When the Americans emerged from the woods into the clearing, they were easy targets for the British guns. Croghan brought up two 6-pounder guns, but meanwhile he sent his Ohio Volunteers, leading the advance, to outflank the British left, and sent the detachment of regulars through the woods around the British right. These manoeuvres proceeded very slowly, because of the difficult terrain. While they were in progress, a false report of another American landing west of the fort caused McDouall to withdraw the Newfoundland and Michigan Fencibles, but the American regulars were ambushed by the Natives. Thirteen Americans were killed, including Major Holmes, Captain Isaac Van Horne and another officer, fifty-one were wounded (including Captain Benjamin Desha, second in command of the regulars) and the Americans were thrown into confusion. McDouall meanwhile discovered that there was no landing behind him, and moved his redcoated infantry back into their positions.

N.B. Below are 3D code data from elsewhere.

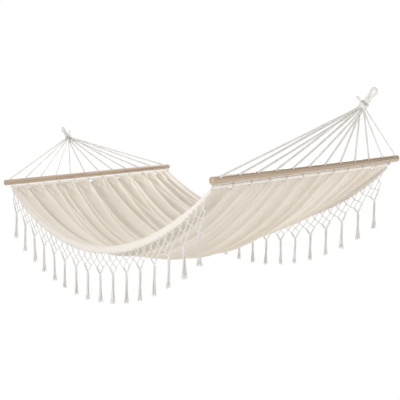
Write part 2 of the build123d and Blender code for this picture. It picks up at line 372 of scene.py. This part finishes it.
def cotton_cord(name, light, shade, fibre=900.0):
    """Soft cotton string: fine fibres and small changes of tone."""
    material, nodes, links, shader = new_material(name, 0.95, 0.3)
    coordinates = nodes.new("ShaderNodeTexCoord")
    place = coordinates.outputs["Object"]
    fuzz = noise(nodes, links, place, fibre, 2.0, 0.7)
    cloudy = noise(nodes, links, place, 14.0, 2.0)
    tone = mixed(nodes, links, "MULTIPLY", fuzz, cloudy)
    colour = ramp(nodes, links, tone, [(0.12, shade), (0.38, light)])
    links.new(colour, shader.inputs["Base Color"])
    bump(nodes, links, shader, fuzz, 0.3, 0.0004)
    return material


def bar_wood(name):
    """Light turned hardwood: long grain along Y, rings on the cut ends, worn and oiled."""
    material, nodes, links, shader = new_material(name, 0.48)
    coordinates = nodes.new("ShaderNodeTexCoord")
    stretch = nodes.new("ShaderNodeMapping")
    stretch.inputs["Scale"].default_value = (1.0, 0.045, 1.0)
    links.new(coordinates.outputs["Object"], stretch.inputs["Vector"])
    place = stretch.outputs["Vector"]
    rings = wave(nodes, links, place, 42.0, "Z", 5.0)
    fibre = noise(nodes, links, place, 520.0, 4.0, 0.65)
    broad = noise(nodes, links, place, 26.0, 3.0)
    grain = mixed(nodes, links, "MULTIPLY", rings, fibre)
    tone = mixed(nodes, links, "ADD", grain, broad)
    colour = ramp(
        nodes, links, tone,
        [(0.30, (0.20, 0.135, 0.085)), (0.60, (0.395, 0.295, 0.205)), (0.95, (0.52, 0.405, 0.295))],
    )
    links.new(colour, shader.inputs["Base Color"])
    bump(nodes, links, shader, fibre, 0.25, 0.0005)
    return material


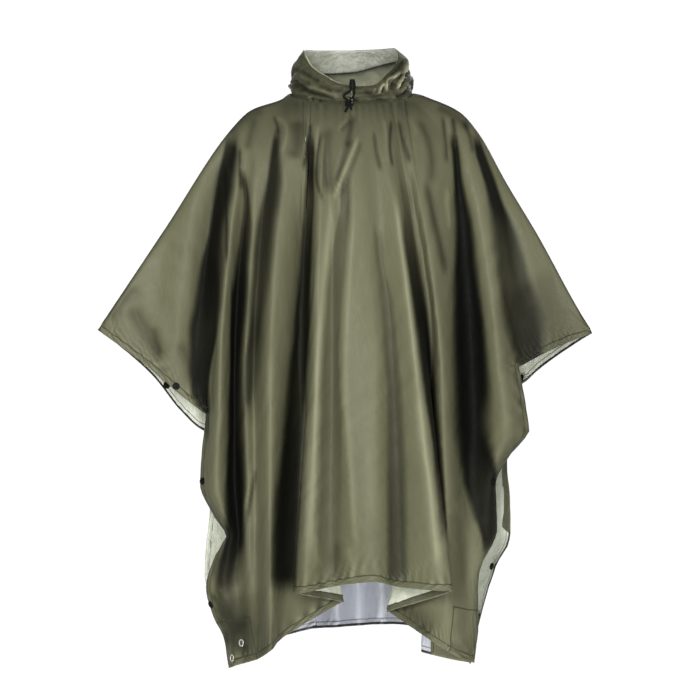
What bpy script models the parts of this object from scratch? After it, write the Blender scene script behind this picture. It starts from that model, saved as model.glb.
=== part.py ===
"""Rain poncho, worn with both arms held out, on nobody.

Two halves of body cloth meet along the shoulders and arms, hang open at the sides and carry a hood
that is worn down as a scrunched collar. Each cloth is a wall: an open surface worked out from the
tables below, thickened outwards. Tables are in millimetres, seen from the front: x to the viewer's
right, y away from the viewer, z up, with the origin at the middle of the neck's base. Their x and z
are as drawn in perspective from VIEW_DISTANCE in front, and true_place gives the place itself.
"""
import math

import bmesh
import bpy
from mathutils import Matrix, Vector
from mathutils.kdtree import KDTree

MM = 0.001
CLOTH_WALL = 1.1
PATCH_WALL = 1.0
SEAM_GAP = 0.3

VIEW_DISTANCE = 8000.0
VIEW_X = 4.0
VIEW_Z = -490.0

NECK_CENTRE_X = 8.0
NECK_CENTRE_Y = 3.0
NECK_HALF_WIDTH = 119.0
NECK_HALF_DEPTH = 95.0
NECK_SIDE_Z = 12.0
NECK_FRONT_Z = -8.0
NECK_BACK_Z = 16.0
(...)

The heavy losses and confusion among the United States regulars, and the return of McDouall's infantry, forced Croghan to order his men to retreat through the woods to the beach. Two wounded Americans were left to be taken prisoner. The Americans rowed back to their ships, leaving the fort in the British hands until the end of the war.

==Aftermath==
The American expedition subsequently located the post at the Nottawasaga River and on 15 August, they captured it before returning to Detroit. The British scuttled the schooner Nancy, which had taken refuge in the Nottawasaga River, so that it would not fall into American hands. Commodore Sinclair left the gunboats USS Tigress and USS Scorpion to blockade Mackinac, hoping to starve the garrison into surrender before the following spring. In the Engagement on Lake Huron, both vessels fell into British hands, securing the British hold on the entire region.

==Legacy==
Five active regular battalions of the United States Army (1-3 Inf, 2-3 Inf, 4-3 Inf, 2-7 Inf and 3-7 Inf) perpetuate the lineages of the former 17th, 19th and 24th United States Infantry Regiments, elements of which participated in the battle.

Within the Canadian Army, the history and heritage of the Royal Newfoundland Fencibles is carried on by the Royal Newfoundland Regiment (RNR). Among three Battle Honours awarded to the RNR for the War of 1812, it carries the Theatre Honour, Defence of Canada 1812-1815, for services rendered by the Regiment in engagements throughout the War, including the Battle of Mackinac Island.

Most of the site of the Battle of Mackinac Island is now the Wawashkamo Golf Links, laid out in 1898.